Radical, real-time fiscal transparency. Nigeria must move beyond annual budget publications to live, public, citizen-facing dashboards. Every remittance from the NNPC, every transfer from FIRS, and every withdrawal from consolidated revenue should be timestamped and accessible. The NEITI framework for extractive industries should become the national standard for all public finance.
Consequences, not just reports. The Office of the Auditor-General must be empowered with prosecutorial authority or guaranteed referral mechanisms that lead to actual sanctions. Until a senior official faces consequences for non-remittance, audit reports will remain mere literature.

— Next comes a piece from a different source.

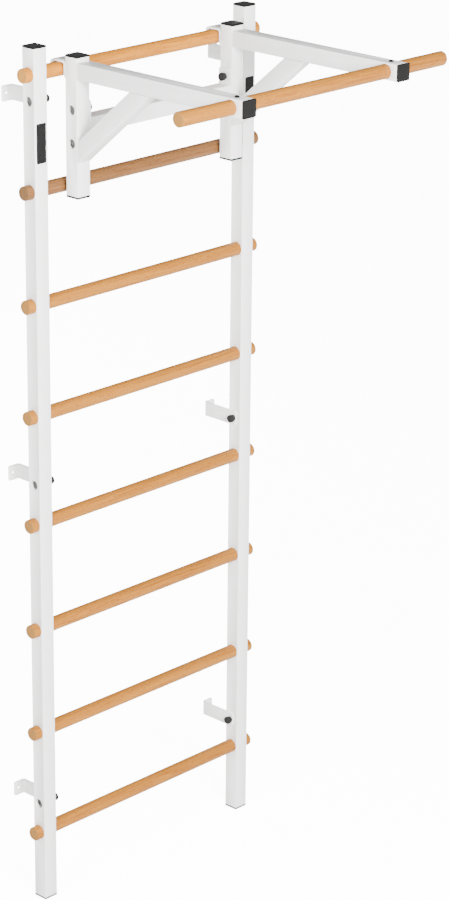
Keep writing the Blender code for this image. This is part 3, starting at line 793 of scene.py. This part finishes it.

Consolidation of fiscal accounts. The proliferation of off-budget agencies and special funds must end. A unified, coherent budgeting framework – where every naira is visible and traceable – is a prerequisite for trust. The TSA was a first step; complete fiscal consolidation is the second.
Enforcement of fiscal discipline. Rules must matter. Fiscal misconduct – whether through non-remittance, misallocation, or procedural violations – must attract predictable and enforceable sanctions. This is not merely a legal requirement; it is a credibility imperative.
Conclusion: Fix the system before expanding it
Nigeria stands at a crossroads. The data shows progress: revenues are rising, deficits are narrowing (even if still large), and foreign capital is cautiously returning. But progress without structural reform is fragile.
The government’s push for higher taxation is not inherently wrong. Eventually, Nigeria must mobilise more domestic resources to fund development. But the sequence matters. Transparency must precede taxation. Citizens must see the effect of their contributions before they are asked to give more. Until Nigeria seals the leaks in its fiscal system, its crisis will remain – not loud and dramatic, but persistent, structural, and dangerously silent.
Okoeguale is a fellow of the Institute of Chartered Accountants of Nigeria (ICAN) and a public policy analyst focused on economic governance and institutional reform. His work examines the intersection of fiscal policy, public administration, and private sector outcomes.